PPD has requested DQM subsystems to monitor several GPU-enabled collections being introduced in CMSSW_12_1_X. We have introduced a new EcalMonitorTask called GpuTask designed to take in CPU and GPU generated rec hits and produce plots comparing several rec hit quantities for each run. We don't explicitly plot the GPU rec hit values for the sake of memory efficiency. Additional plots may be added in the future.

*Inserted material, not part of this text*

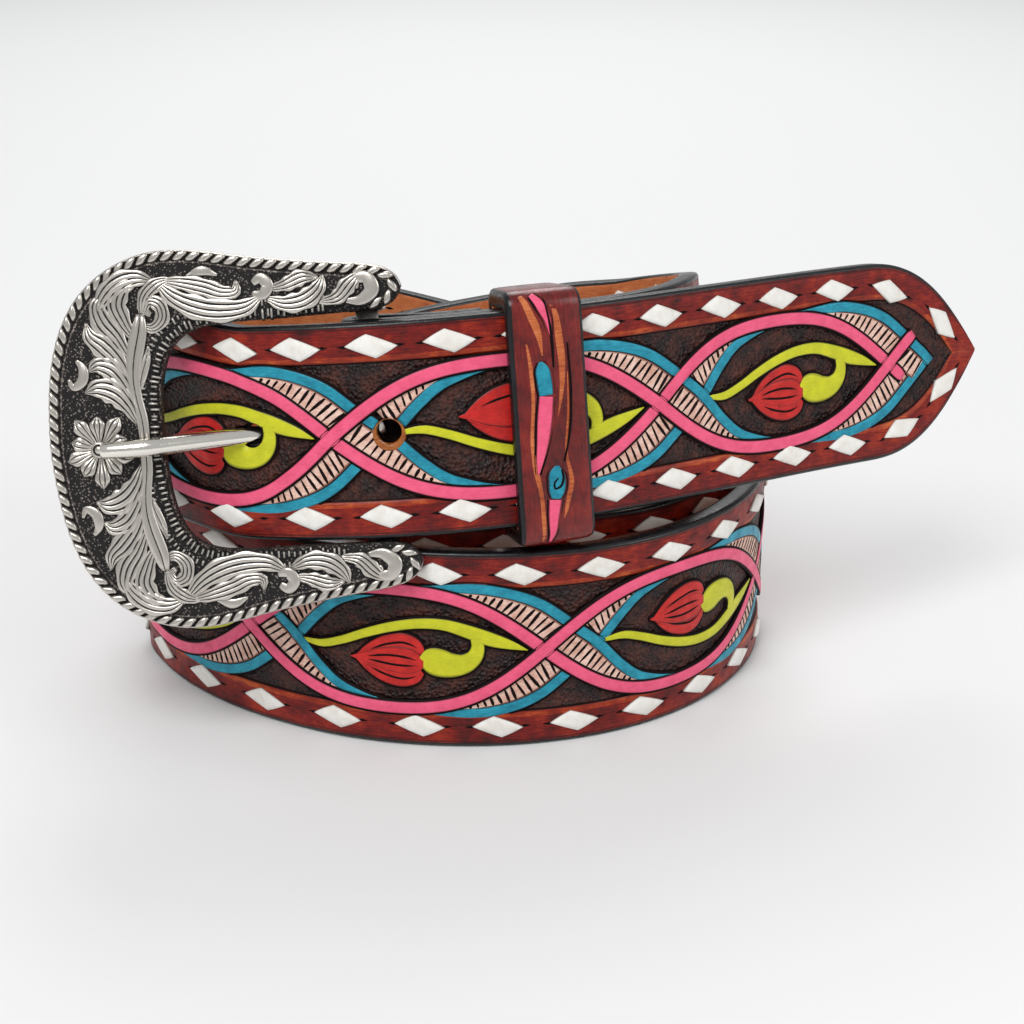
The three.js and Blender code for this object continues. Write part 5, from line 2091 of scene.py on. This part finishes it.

This task will not run by default on the regular Online DQM workflow.

PR validation:

One caveat to this version of the code is that we have not been able to test it on actual GPU rec hits. There appears to be no workflow currently that produces both types of rec hit collections. We have been informed by Thomas Reis that CPU and GPU ECAL rec hits are the same data type, so our testing is done by changing the input tags so that both collections are the CPU rec hits.

This code was run with the runTheMatrix workflow 10842.512 and the new plots look as expected.

Backport

This is a backport of #35946 to include this code in the 12_1_X release.

@cmsbuild
Copy link
Contributor

cmsbuild commented Nov 1, 2021

A new Pull Request was created by @alejands (Alejandro Sanchez) for CMSSW_12_1_X.

It involves the following packages:

  • DQM/EcalMonitorTasks (dqm)

@emanueleusai, @ahmad3213, @cmsbuild, @jfernan2, @pmandrik, @pbo0, @rvenditti can you please review it and eventually sign? Thanks.
@rchatter, @simonepigazzini, @thomreis, @argiro this is something you requested to watch as well.
@perrotta, @dpiparo, @qliphy you are the release manager for this.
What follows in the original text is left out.